Bookmark and Share

Nixon Had His Eye on Leon Panetta

Young Republican HEW Aide Critical of Nixon's Civil Rights Program

In 1971, a young Republican Leon Panetta worked in the federal Department of Health, Education, and Welfare. Panetta had actually come to Washington five years earlier, to work as an aide to Senator Thomas Kuchel (R-CA). Kuchel, ironically, held the U.S. Senate seat vacated by Senator Richard Nixon after Nixon was selected as General Dwight D. Eisenhower's vice presidential running mate in 1952.

At HEW, Panetta was a fairly high ranking aide, who reported directly to Secretary Robert Finch. Finch had known Nixon since the 1940s; he had previously served as Lieutenant Governor of California under newly elected California Governor Ronald W. Reagan, from 1967 until his appointment as Secretary of HEW in January 1969. While everything seemed to be going well for up and coming Republican aide Panetta, he would eventually have a break with the Nixon administration over its civil rights policies. Panetta quit HEW in 1970, but did not go quietly. 

President Nixon made a public statement on school desegregation on March 24, 1970. Panetta made his departure shortly before Nixon delivered the statement, thinking then that the timing for his departure was ideal.
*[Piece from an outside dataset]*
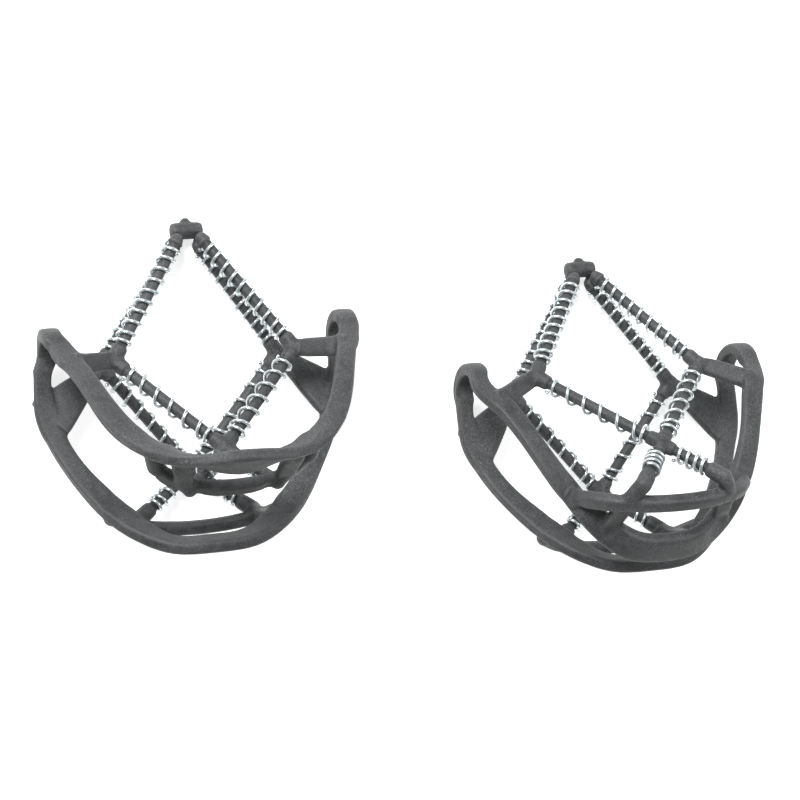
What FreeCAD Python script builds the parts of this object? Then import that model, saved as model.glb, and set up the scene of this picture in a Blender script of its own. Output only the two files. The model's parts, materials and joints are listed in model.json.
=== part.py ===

Panetta hoped that his departure would make a statement of its own, signaling to the public that there was some dissent within the administration over civil rights right at the very moment when Nixon attempted to explain his policy with respect to busing and school desegregation.

Then, in 1971, Panetta published a book, Bring Us Together, which was meant to be an insider's look at what he conceived of as Nixon's deeply flawed civil rights policies. The book was highly publicized, and certainly did not go unnoticed by the Nixon White House.

On May 27, 1971, President Nixon and domestic aide John Ehrlichman discussed Panetta's book in the Oval Office (949k, 1:00). Ehrlichman told Nixon that the book made HEW Secretary Finch look "bad" and "weak". Nixon and Ehrlichman noted that the book did not give any credit to the administration for its efforts towards civil rights reforms. Interestingly, while disagreeing with the content of the book, Ehrlichman told the president that he planned to have his entire staff read the book.

The following day, May 28, Nixon Chief of Staff H.R. "Bob" Haldeman also brought up Panetta's book to President Nixon (669k, 0:42) in the Oval Office. Nixon summarized that the book was "a case history on how to screw the White House" by taking advantage of a "soft" cabinet member, Robert Finch. Nixon had a concern that it would help to create a pattern whereby other potentially dissatisfied administration appointees could quit and then write a tell-all book that would embarrass the White House.

Finally, a few weeks later on June 14, in the immediate aftermath of the beginning of the publication of the Pentagon Papers by The New York Times, Nixon and Haldeman again discussed Panetta's book in that context (592k, 0:37). To the president, Panetta's book represented a broader pattern of staff and government leaks. The conversation took place less than 24 hours after the first portions of the Pentagon Papers were published.